Documentation is the force multiplier for marketing efforts when the product being marketed is a shovel or pick in a gold rush. Good documentation can make a poorly marketed product sell decently and great documentation can augment great marketing to best-in-class.

For businesses making software building blocks and selling them as these picks and shovels in the Big Tech/Silicon Valley software-as-the-savior gold rush, best-in-class useful documentation rewards as both an economic return and as an increase in the quality of the portion of the customer base that requires support.

Making useful documentation isn’t just getting rid of passive voice and putting in lots of screenshots. Making useful documentation requires a full reframing of documentation as a product experience where the reader is taken on a journey through the implementation and nuances of how your product applies to their scenario.
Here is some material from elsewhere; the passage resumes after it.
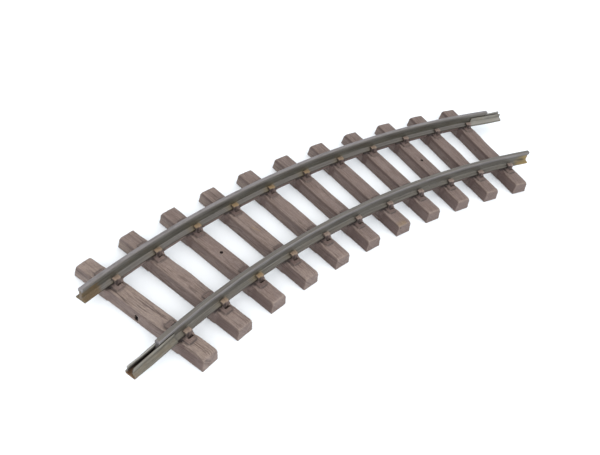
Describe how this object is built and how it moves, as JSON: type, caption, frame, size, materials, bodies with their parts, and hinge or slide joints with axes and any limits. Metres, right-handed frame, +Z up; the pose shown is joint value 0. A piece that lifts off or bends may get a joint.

Documentation is usually treated as a hastily thrown together, constantly out-of-date content-island. Treating documentation as an educational experience instead allows for the documentation experience to instill lasting impressions in its participants. For readers of useful documentation, their personal educational motivations are aligned with their immediate business needs and the spirit of the documentation. By teaching these participants how to apply your product as the best possible solution to their particular business problem, your product's positive associations with that user are increased and you have a perfect opportunity to educate them on the why of your product's features. These active learners form an audience of highly motivated learners and are a captive audience for marketing messages.

A user who understands why and how your product functions is educated on your product with declarative knowledge of what your product is and procedural knowledge of how to use your product's features. Such knowledge transfer is the purpose of the field of study of Instructional Design.

This means that if documentation experiences are treated as educational experiences, then they can be made more impactful by analyzing them through the toolset and frameworks of the instructional design world.